You titled the piece after the turnstiles and spent the overwhelming majority of the post talking about them (and surrounding physical features). The Jira ticket felt secondary, and when it was introduced in the middle of the post I was genuinely confused, thinking why the heck the card system was contacting Jira.
People reading your writing are going to focus on whatever you did when you wrote it. The turnstiles read like the important part.
The incompetence of the turnstiles makes it a good focus for the story while the juxtaposition of the turnstiles with Jira exposes the company's hypocrisy.
It's an issue but I wouldn't call it a particularly big issue. I don't think it's very damning for how much the company cares about security.
And it sounds like the turnstiles did work for actual security? Sure, they gave up on per-floor security, but that's a lot less important.
Edit: And if employees are reusing passwords then we should be getting them password managers (or SSO) as the top priority, much more than we worry about logins in cookies inside the building. I mean, there's a point where a single purpose password and a login token become the same thing.
But missing in this discussion is a risk and consequence analysis. If the risk is armed attackers, do something that targets that. For physical theft, target that. Likewise IT risks. The core problem is that risks were not being identified (systematically or in response to expert feedback) and prioritised.

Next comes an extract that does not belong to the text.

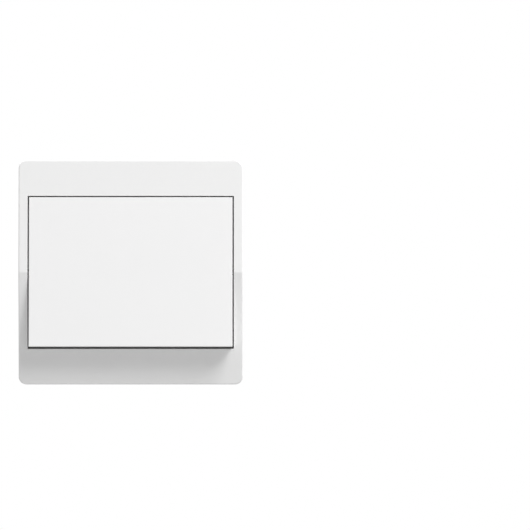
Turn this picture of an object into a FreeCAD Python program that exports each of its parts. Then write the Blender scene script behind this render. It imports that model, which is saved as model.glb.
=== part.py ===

Incidentally, the solution to car park access is ALPRs, and the solution to most of the physical security is solid core doors at the workgroup level with EACS swipe and surveillance cameras there, and at the front desk have face level 4k video surveillance. With an on duty guard to resolve issues with access.
Or the person who wrote the article just wasn't involved in that loop, or otherwise disagreed on what threat models mattered.
Furthermore, turnstiles are easy to promote and take credit for. Secure web authentication would have to be explained to and understood by the boss's boss before credit for it could be claimed.
I suspect it's these aspects of organizational reality that results in security theater.
Do a poll of whether people would prefer that a mass shooting or a mass data breach occur at their place of work while they are there. I bet I know which one wins.